La tradizione dice che nel 135 d.C., al termine della seconda rivolta ebraica contro Roma, rabbi Akiba comprese quello che Dt 6,5 realmente chiedeva proprio nel momento in cui stava per morire sotto tortura dei romani che lo stavano scuoiando vivo: «Amerai YHWH, anche se ti toglie la vita». Amare YHWH con tutta la vita, anche quando gli uomini ti tolgono la vita…

Il buon uomo giudeo, incupito, invece di “seguire Gesù/akolouthei moi”, “se ne va via rattristato/apēlthen lypoumenos”. Andare nella direzione opposta alla propria vocazione fa diventare tristi. L’uomo non solo diventa triste (Lc 18,23 perilypos egenēthē), , ma se ne va via rattristato da se stesso, dalle proprie scelte (apēlthen lypoumenos, Mc 10, 22 = Mt 19,22, participio presente medio-passivo, più forte del semplice aggettivo).

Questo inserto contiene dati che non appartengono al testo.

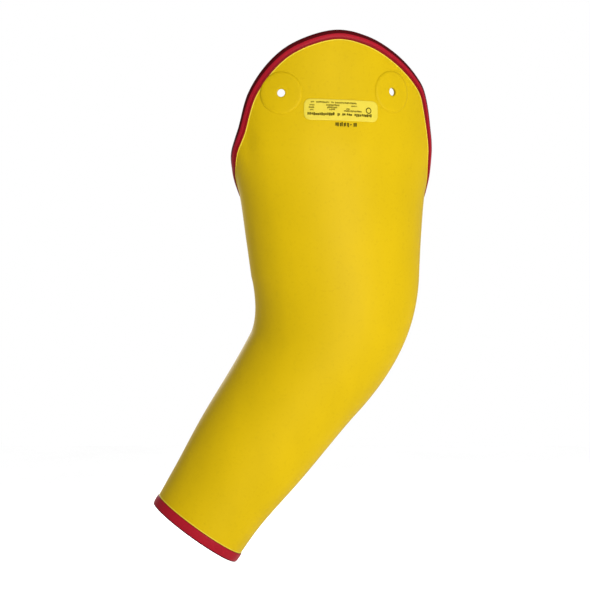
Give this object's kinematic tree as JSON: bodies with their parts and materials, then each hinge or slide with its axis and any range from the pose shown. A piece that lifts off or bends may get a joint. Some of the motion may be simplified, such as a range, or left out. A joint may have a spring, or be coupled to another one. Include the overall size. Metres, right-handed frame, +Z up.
{
  "type": "insulating rubber sleeve",
  "caption": "Moulded insulating rubber sleeve with a curved elbow, a shoulder flap with harness button holes, and bound edges at the shoulder and cuff.",
  "frame": {"origin": "centre of the front harness button hole at the outer pad's face", "axes": "+Z up towards the shoulder as the sleeve hangs, +X towards the back of the arm, -Y out of the arm's outer side"},
  "size_m": [0.3725, 0.1934, 0.6952],
  "materials": {
    "yellow_rubber": "satin moulded rubber",
    "red_rubber": "satin moulded rubber",
    "pad_rubber": "satin moulded rubber",
    "label_rubber": "matt printed rubber"
  },
  "bodies": {
    "upper_arm": {"upper_arm_wall": "yellow_rubber", "shoulder_flap": "yellow_rubber", "elbow_wall": "yellow_rubber", "shoulder_binding": "red_rubber", "front_outer_pad": "pad_rubber", "front_inner_pad": "pad_rubber", "rear_outer_pad": "pad_rubber", "rear_inner_pad": "pad_rubber", "label_patch": "label_rubber"},
    "forearm": {"forearm_wall": "yellow_rubber", "cuff_binding": "red_rubber"}
  },
  "joints": [
    {"name": "elbow_flex", "type": "hinge", "parent": "upper_arm", "child": "forearm", "pos_m": [0.06357, 0.10284, -0.29605], "axis": [0, 1, 0], "range_deg": [-25, 20], "stiffness_Nm_per_rad": 1.5, "springref_deg": 11.03, "deforming": ["elbow_wall"]}
  ]
}
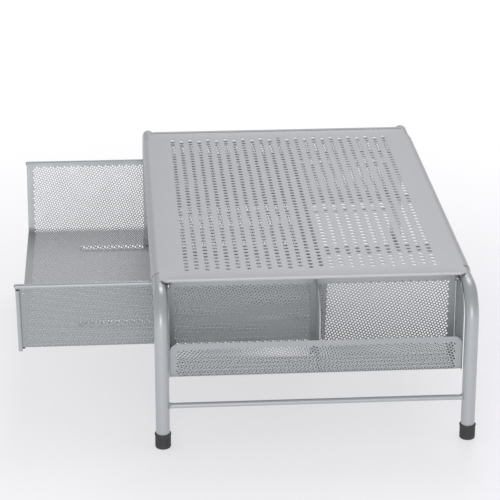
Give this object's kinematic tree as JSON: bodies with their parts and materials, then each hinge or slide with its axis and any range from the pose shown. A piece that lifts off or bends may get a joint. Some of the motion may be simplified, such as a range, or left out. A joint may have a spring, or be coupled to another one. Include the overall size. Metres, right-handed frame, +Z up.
{
  "type": "monitor riser stand",
  "caption": "Desktop monitor riser of perforated sheet steel on bent tube legs, with a pull-out mesh drawer under the top and an open side tray at each end.",
  "frame": {"origin": "on the desk surface, under the centre of the whole object's box with the drawer at its rest pose, pulled out 125 mm", "axes": "+X along the length of the stand towards its right end, seen from the drawer side; -Y towards the user, the way the drawer opens; +Z up"},
  "size_m": [0.5106, 0.4198, 0.1496],
  "materials": {
    "powder_coat": "satin silver-grey powder coat on steel",
    "mesh_coat": "satin silver-grey powder coat on perforated sheet steel",
    "foot_rubber": "matt black moulded rubber",
    "glide_nylon": "matt natural nylon",
    "zinc_plate": "dull zinc-plated steel"
  },
  "bodies": {
    "stand": {"front_tube_frame": "powder_coat", "rear_tube_frame": "powder_coat", "foot_front_left": "foot_rubber", "foot_front_right": "foot_rubber", "foot_rear_left": "foot_rubber", "foot_rear_right": "foot_rubber", "left_cross_rod": "powder_coat", "right_cross_rod": "powder_coat", "top_plate": "powder_coat", "plate_stiffener_left": "powder_coat", "plate_stiffener_middle": "powder_coat", "plate_stiffener_right": "powder_coat", "left_tray_sheet": "mesh_coat", "left_tray_front_wall": "mesh_coat", "left_tray_rear_wall": "mesh_coat", "left_tray_divider": "mesh_coat", "right_tray_sheet": "mesh_coat", "right_tray_front_wall": "mesh_coat", "right_tray_rear_wall": "mesh_coat", "right_tray_divider": "mesh_coat", "left_drawer_rail": "zinc_plate", "right_drawer_rail": "zinc_plate", "rail_screw_front_left": "zinc_plate", "rail_screw_front_right": "zinc_plate", "rail_screw_rear_left": "zinc_plate", "rail_screw_rear_right": "zinc_plate", "tray_screw_front_left": "zinc_plate", "tray_screw_front_right": "zinc_plate", "tray_screw_rear_left": "zinc_plate", "tray_screw_rear_right": "zinc_plate"},
    "drawer": {"drawer_tray": "mesh_coat", "drawer_rear_wall": "mesh_coat", "drawer_glide_left": "glide_nylon", "drawer_glide_right": "glide_nylon"}
  },
  "joints": [
    {"name": "drawer_slide", "type": "slide", "parent": "stand", "child": "drawer", "axis": [0, -1, 0], "range_m": [-0.125, 0.05]}
  ]
}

Gesù amò il cammello triste

Gesù “getta lo sguardo attorno/periblepsamenos” ai suoi discepoli, come il periscopio di un sommergibile. Dal suo cuore fa emergere un suo sguardo circolare che scruta i discepoli, vicini ma “lontani” allo stesso tempo. Come è difficile entrare nel regno di Dio per quelli che hanno beni “posseduti/usati/chrēmata” (<chraomai = usare/servirsi di) – constata con una punta di amarezza di uno che sta “perdendo” qualcuno di caro –. Il dramma è che i “beni usati/servi” diventano “beni padroni”.

Lo spazio vitale diminuisce, il campo mentale restringe le proprie visuali. Il cuore si accartoccia su ciò che vede e tocca. L’occhio guarda il dito e non più la luna. Le stelle sono sparite dall’orizzonte.

La sapienza se n’è andata, è rimasta la tecnica, la technē. Sola, spoglia, triste.

Rimane l’uomo tecnico. Autopossidente. Onnipossidente.

Un “cammello/kamēlos” triste, che non riesce a passare per la cruna di un ago.

Una “gomena/kamilos” che non riesce a farsi filo.

Un cammello con la pancia piena, strapieno di risorse. Per andare dove? Con chi? Perché poi? Perché l’essere e non il nulla?

Gesù amò il cammello triste. Il cammello si voltò, e seguì lui.

La sapienza tornò a illuminare di gioia i suoi occhi e a rinfrescare le sue froge riarse.

Caracollò felice dietro a lui.

Dietro le dune spuntava il giorno nuovo.